Install Cameras. Mount dummy or real cameras with a notice that security cameras are in use. Equip your food truck with security cameras that record high-quality video. Real cameras are preferable for actual security, but even dummy cameras can act as a deterrent if they look convincing enough. Clearly display signs that video surveillance is in use to ward off potential thieves. Ensure cameras are visible but out of reach to prevent tampering.

tulsa food truck robbery

Operating at night increases risks.

Require Multiple Employees. Use the old buddy system and try to park with other food trucks. There is safety in numbers. Never operate the food truck alone, especially during early morning or late-night hours. Having multiple employees on duty not only helps with customer service but also ensures there’s more than one person to handle any potential security issues. Additionally, try to park near other food trucks or in well-populated, well-lit areas.

There’s safety in numbers, and a group of trucks can look out for each other, share security tips, and even collectively invest in security measures like private security patrols for the area.

Use GPS Tracking: Equip your food truck with GPS tracking. In the event of a theft, GPS tracking can help law enforcement quickly locate and recover the vehicle.

There have been numerous instances where stolen vehicles, including food trucks, were recovered quickly thanks to GPS tracking. For example, a stolen food truck in Philadelphia was found in less than 24 hours, leading to the arrest of the thief and minimal loss to the business.

Educate and Train Staff: Regularly train your staff on security protocols, including how to respond during a robbery, how to recognize suspicious behavior, and the importance of situational awareness.

Well-trained employees are your first line of defense. For instance, employees of a food truck in San Francisco were able to prevent a robbery by following protocol and calmly handling the situation, which involved not resisting and immediately calling law enforcement after the perpetrator fled.

Why are Food Trucks a Target? 

Unfortunately, food trucks are robbed for a number of reasons…

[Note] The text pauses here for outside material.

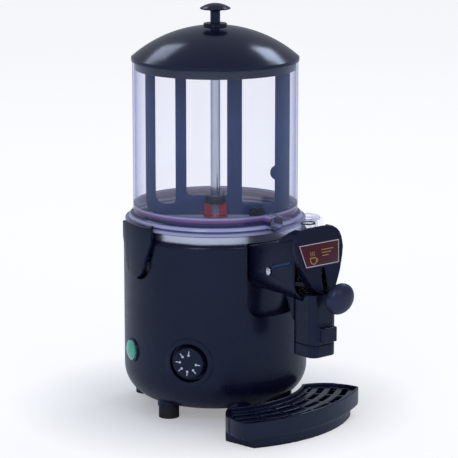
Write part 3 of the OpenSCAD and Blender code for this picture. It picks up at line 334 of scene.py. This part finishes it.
def lens(name, dark, light):
    """Clear green plastic with fine ribs; its colour is lighter where it is seen edge on, a painted
    sheen.
    """
    mat, tree, shader = new_material(name)
    vec = object_coords(tree)
    glow = add(tree, "ShaderNodeLayerWeight", Blend=0.35)
    # painted sheen: the light green is laid on where the lens is seen edge on
    tree.links.new(two_tone(tree, glow.outputs["Facing"], dark, light), shader.inputs["Base Color"])
    tree.links.new(spread(tree, noise(tree, vec, 60.0), 0.06, 0.14), shader.inputs["Roughness"])
    bump(tree, shader, noise(tree, vec, 350.0, 1.0), 0.15, 0.0001)
    shader.inputs["Coat Weight"].default_value = 1.0
    shader.inputs["Coat Roughness"].default_value = 0.04
    return mat


# ---------------------------------------------------------------- mesh helpers


def finish_piece(name, mesh, body, material=None, replaces=()):
    """Puts a mesh into the scene as one finished piece that rides on a body."""
    mesh.name = name
    if material is not None:
        mesh.materials.clear()
        mesh.materials.append(material)
    obj = bpy.data.objects.new(name, mesh)
    bpy.context.scene.collection.objects.link(obj)
    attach(obj, body)
    if replaces:
        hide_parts(*replaces)
    return obj


def mesh_from(name, points, faces):
    mesh = bpy.data.meshes.new(name)
    mesh.from_pydata([tuple(p) for p in points], [], faces)
    mesh.validate()
    return mesh


def smooth(mesh, degrees=35.0):
    """Smooth shading with sharp edges above the angle."""
    bm = bmesh.new()
    bm.from_mesh(mesh)
    bmesh.ops.remove_doubles(bm, verts=bm.verts, dist=MERGE)
    limit = math.radians(degrees)
    for f in bm.faces:
        f.smooth = True
    for e in bm.edges:
        e.smooth = len(e.link_faces) == 2 and e.calc_face_angle(math.pi) < limit
    bm.to_mesh(mesh)
    bm.free()
    return mesh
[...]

  • Almost all cash transactions. The presence of cash has historically made businesses more appealing to robbers. For instance, retail and convenience stores, known for similar cash-based transactions, have long been targets for this very reason.
  • Depending on the city, some food trucks are forced to park on dark and secluded side streets due to regulations on their proximity to brick and mortar restaurants. Incidents where businesses located in secluded areas were targeted often highlight the robbers’ preference for spots where their actions are less likely to attract immediate attention or intervention.
  • Each food truck only has 2 to 3 employees and easy access to unlocked side/back doors. Small teams mean that during a robbery, there are fewer people to respond, making it easier for criminals to control the situation. Similar scenarios are seen in small retail outlets or gas stations during off-peak hours.
  • Most food trucks are not outfitted with any security cameras. The absence of security cameras or alarms has been a factor in the targeting of various small businesses. Visible security measures are a known deterrent to criminal activity.
  • Tend to operate evenings or late nights. Law enforcement data frequently indicates spikes in crime rates during late evening and early morning hours, times when food trucks are often still operational. This can be an issue if you serve the late-night bar crowd.

Food Network’s The Great Food Truck Race series revealed some insight to the industry and how food trucks operate. It also showed how food trucks were collecting thousands of dollars in cash… this potentially got would-be robbers thinking about their next target.

There are some elements of a property insurance policy that can protect truck owners from a loss resulting from being robbed. So be aware you can purchase an insurance policy that includes this coverage. However, the cost to add the coverage “may” outweigh the chances of it actually happening to your truck.  By deciding not to purchase the insurance, you have decided to self-insure the exposure/risk.

Take Action

In August 2015, a well-known food truck in Albuquerque, New Mexico, named “Supper Truck,” experienced a robbery that underscores the importance of vigilance for food truck owners. The incident occurred when the food truck was parked in a relatively secluded area downtown, preparing for the evening’s service.

Two armed individuals approached the truck, threatened the staff, and demanded money. Despite the frightening situation, the staff complied, and fortunately, no one was physically harmed. The thieves made off with a day’s earnings, leaving a significant financial and emotional impact on the business and its employees.

This incident highlights several critical points for food truck owners:

  1. Location Vulnerability: The Supper Truck was parked in an area that, while perhaps necessary for business operations, made it more susceptible to crime. This underlines the need to carefully consider and, when possible, negotiate for safer locations with better visibility and foot traffic.
  2. Need for Security Measures: At the time of the robbery, the Supper Truck, like many small food truck operations, lacked significant security measures such as surveillance cameras that could have deterred the robbers or helped in their subsequent capture. Investing in security, including cameras and better lighting, is not just about asset protection; it’s about the safety of employees and customers.
  3. Emergency Preparedness: The staff’s response, prioritizing safety and compliance over resistance, was crucial in ensuring that the situation did not escalate. Training staff on how to handle such situations, including having a clear protocol for emergencies, can make a critical difference in outcomes.

I hope you’ll take action on these suggestions top help you reduce the risk of a robbery. By taking a proactive approach to security, food truck operators can significantly reduce the risk of theft and ensure a safer working environment for themselves and their employees.